Scan the entries below for the word "name". Copy each line that has it.

#### [Data supplied]
***

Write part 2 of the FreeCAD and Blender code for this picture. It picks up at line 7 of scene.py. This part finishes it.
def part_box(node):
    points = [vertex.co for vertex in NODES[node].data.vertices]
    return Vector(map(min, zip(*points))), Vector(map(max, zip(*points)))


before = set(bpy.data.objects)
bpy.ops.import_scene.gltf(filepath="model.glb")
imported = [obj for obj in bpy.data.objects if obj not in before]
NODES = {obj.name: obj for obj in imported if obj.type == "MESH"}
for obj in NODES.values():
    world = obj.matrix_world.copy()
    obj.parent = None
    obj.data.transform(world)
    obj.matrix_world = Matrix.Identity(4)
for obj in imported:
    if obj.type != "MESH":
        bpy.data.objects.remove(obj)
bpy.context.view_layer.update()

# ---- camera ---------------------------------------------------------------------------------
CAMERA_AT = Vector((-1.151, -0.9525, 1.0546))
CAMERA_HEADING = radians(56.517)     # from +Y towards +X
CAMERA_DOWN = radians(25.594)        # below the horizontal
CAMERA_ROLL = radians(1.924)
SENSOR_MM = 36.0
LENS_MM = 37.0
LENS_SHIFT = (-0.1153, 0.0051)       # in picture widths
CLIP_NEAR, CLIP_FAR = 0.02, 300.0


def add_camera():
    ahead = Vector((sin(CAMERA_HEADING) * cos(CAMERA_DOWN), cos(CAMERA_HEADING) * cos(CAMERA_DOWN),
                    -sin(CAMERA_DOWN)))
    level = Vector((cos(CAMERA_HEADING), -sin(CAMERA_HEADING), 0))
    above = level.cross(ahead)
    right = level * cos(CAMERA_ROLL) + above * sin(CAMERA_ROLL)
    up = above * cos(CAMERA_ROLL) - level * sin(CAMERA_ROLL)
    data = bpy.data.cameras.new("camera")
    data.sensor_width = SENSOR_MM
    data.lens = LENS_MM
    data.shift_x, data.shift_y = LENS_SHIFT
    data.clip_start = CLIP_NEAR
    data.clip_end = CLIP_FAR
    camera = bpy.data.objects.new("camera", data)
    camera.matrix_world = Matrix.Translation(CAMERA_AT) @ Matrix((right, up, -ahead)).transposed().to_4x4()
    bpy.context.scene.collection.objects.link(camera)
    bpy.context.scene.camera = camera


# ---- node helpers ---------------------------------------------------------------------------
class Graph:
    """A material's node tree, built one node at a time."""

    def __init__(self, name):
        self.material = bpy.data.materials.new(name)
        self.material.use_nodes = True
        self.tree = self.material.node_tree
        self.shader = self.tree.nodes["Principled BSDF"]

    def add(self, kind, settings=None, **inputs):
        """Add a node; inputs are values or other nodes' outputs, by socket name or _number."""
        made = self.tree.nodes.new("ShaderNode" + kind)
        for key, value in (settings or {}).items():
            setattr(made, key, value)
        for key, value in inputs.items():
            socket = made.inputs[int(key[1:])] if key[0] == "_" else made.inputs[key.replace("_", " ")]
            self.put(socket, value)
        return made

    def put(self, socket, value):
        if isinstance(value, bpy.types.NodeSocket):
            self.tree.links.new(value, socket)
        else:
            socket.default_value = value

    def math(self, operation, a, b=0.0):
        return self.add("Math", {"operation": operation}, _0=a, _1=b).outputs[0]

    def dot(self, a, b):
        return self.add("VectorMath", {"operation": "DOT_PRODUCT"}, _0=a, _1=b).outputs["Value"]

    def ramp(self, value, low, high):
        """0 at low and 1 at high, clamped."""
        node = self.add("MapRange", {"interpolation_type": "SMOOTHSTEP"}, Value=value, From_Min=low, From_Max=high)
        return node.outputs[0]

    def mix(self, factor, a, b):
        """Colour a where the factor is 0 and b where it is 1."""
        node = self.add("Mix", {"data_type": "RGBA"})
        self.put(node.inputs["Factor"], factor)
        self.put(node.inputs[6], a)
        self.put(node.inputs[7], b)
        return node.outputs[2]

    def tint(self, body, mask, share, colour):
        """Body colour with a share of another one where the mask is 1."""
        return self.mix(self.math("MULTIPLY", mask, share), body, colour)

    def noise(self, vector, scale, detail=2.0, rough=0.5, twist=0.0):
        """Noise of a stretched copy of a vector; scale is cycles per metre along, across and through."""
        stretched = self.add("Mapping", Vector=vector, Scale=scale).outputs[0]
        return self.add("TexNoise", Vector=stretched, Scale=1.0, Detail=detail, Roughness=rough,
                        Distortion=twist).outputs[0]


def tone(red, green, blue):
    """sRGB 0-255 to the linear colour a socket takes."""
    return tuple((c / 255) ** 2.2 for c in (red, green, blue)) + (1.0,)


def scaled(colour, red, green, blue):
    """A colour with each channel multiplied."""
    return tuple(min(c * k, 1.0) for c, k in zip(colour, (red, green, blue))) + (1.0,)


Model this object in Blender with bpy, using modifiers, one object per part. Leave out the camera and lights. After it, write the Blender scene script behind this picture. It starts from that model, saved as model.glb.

***

#### [In response]
NODES = {obj.name: obj for obj in imported if obj.type == "MESH"}
    def __init__(self, name):
        self.material = bpy.data.materials.new(name)
        """Add a node; inputs are values or other nodes' outputs, by socket name or _number."""